_WRITTEN PROBLEM_
Pick out the lines below with "this" and list them.

_DATA RECORDS_
··········

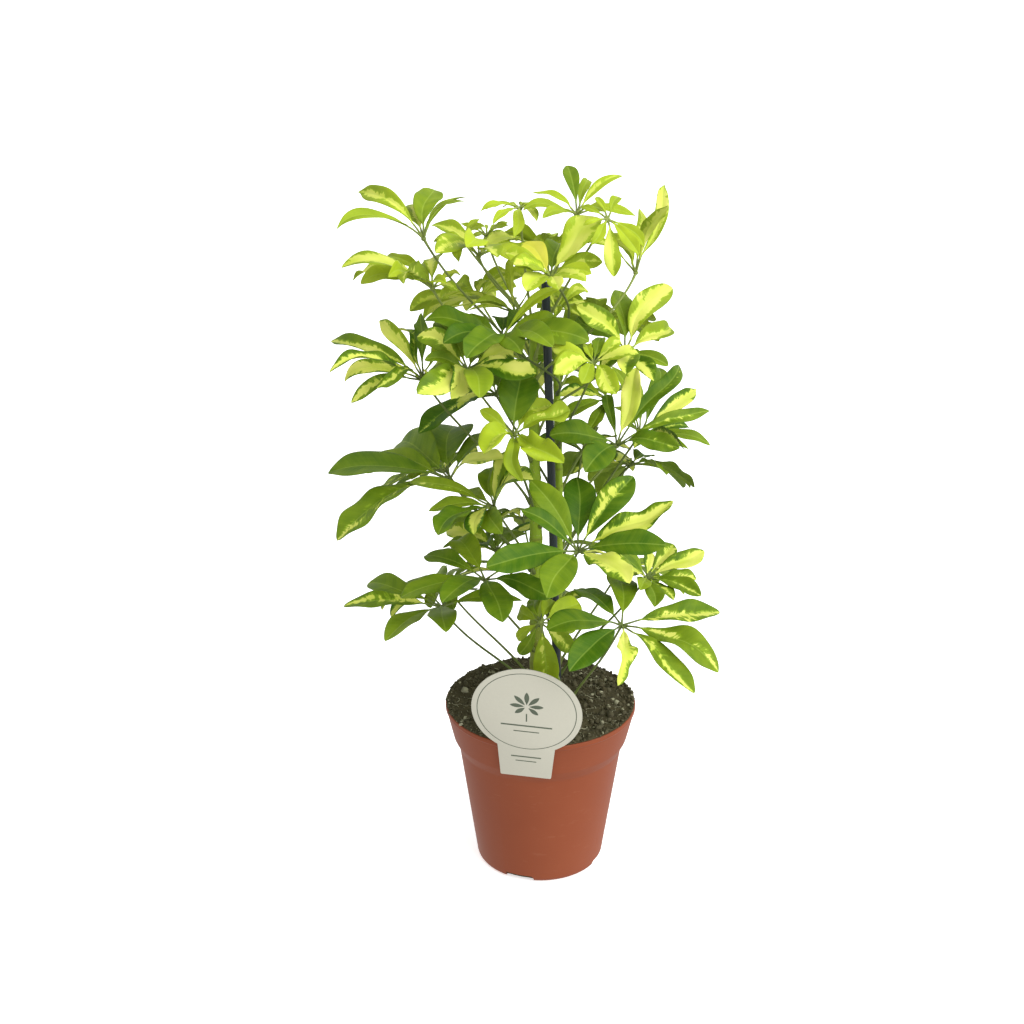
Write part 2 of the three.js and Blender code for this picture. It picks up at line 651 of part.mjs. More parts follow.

··········

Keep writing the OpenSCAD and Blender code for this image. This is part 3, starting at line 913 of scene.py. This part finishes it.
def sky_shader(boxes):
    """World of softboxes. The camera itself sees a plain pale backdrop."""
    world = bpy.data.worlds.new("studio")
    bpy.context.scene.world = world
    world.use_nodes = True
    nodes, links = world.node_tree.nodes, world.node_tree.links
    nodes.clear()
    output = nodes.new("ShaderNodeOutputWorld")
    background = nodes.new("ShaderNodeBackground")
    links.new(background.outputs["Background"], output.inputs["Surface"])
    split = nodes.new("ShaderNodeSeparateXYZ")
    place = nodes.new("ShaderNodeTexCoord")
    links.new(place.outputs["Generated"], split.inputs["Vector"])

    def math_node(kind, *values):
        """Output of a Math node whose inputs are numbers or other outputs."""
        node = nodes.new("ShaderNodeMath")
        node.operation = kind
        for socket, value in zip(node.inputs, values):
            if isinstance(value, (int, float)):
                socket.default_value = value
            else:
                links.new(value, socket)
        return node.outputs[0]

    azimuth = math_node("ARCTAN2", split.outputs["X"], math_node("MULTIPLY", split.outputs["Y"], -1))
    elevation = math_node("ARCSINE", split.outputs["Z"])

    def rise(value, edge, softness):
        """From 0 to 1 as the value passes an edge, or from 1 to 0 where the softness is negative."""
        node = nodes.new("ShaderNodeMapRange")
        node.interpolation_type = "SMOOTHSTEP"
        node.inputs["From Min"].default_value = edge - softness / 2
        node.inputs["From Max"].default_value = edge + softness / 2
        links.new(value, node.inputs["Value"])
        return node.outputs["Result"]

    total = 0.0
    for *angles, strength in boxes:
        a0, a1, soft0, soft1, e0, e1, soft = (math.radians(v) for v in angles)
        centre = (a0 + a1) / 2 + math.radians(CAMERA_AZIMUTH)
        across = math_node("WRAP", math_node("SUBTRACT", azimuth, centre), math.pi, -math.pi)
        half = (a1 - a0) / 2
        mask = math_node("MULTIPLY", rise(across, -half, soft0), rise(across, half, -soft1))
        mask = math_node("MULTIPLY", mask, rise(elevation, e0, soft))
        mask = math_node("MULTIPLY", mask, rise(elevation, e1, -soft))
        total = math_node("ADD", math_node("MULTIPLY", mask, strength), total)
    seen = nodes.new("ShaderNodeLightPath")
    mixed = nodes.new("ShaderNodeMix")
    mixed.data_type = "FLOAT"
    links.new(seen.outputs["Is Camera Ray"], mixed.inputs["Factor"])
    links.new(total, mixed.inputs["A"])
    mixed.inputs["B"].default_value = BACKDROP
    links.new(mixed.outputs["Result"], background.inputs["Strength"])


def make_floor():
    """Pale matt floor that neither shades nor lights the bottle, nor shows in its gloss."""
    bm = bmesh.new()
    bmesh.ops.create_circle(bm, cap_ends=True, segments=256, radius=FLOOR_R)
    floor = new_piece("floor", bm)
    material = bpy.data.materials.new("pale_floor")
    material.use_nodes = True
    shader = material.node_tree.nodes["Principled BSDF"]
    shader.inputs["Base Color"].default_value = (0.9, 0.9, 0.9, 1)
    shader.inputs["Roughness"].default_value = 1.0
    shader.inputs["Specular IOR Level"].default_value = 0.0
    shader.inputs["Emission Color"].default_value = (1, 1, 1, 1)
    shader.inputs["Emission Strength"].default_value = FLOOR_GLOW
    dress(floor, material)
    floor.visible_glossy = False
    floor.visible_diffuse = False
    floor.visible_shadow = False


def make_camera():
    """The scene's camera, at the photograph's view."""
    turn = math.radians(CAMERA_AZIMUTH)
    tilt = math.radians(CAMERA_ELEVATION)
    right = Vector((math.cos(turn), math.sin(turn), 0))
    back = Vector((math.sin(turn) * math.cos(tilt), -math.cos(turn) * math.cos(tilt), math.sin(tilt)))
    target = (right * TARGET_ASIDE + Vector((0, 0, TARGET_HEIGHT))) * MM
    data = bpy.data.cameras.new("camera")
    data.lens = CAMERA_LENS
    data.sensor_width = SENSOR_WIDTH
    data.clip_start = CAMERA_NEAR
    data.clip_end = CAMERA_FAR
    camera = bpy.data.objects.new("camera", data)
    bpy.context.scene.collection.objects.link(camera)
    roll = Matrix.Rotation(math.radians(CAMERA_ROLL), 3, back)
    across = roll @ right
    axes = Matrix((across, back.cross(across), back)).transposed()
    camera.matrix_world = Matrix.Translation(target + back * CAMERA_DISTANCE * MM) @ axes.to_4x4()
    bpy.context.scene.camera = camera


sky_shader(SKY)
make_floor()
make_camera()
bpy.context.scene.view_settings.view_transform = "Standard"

··········

_RESPONSE TO THE EXERCISE_
Write part 2 of the three.js and Blender code for this picture. It picks up at line 651 of part.mjs. More parts follow.
Keep writing the OpenSCAD and Blender code for this image. This is part 3, starting at line 913 of scene.py. This part finishes it.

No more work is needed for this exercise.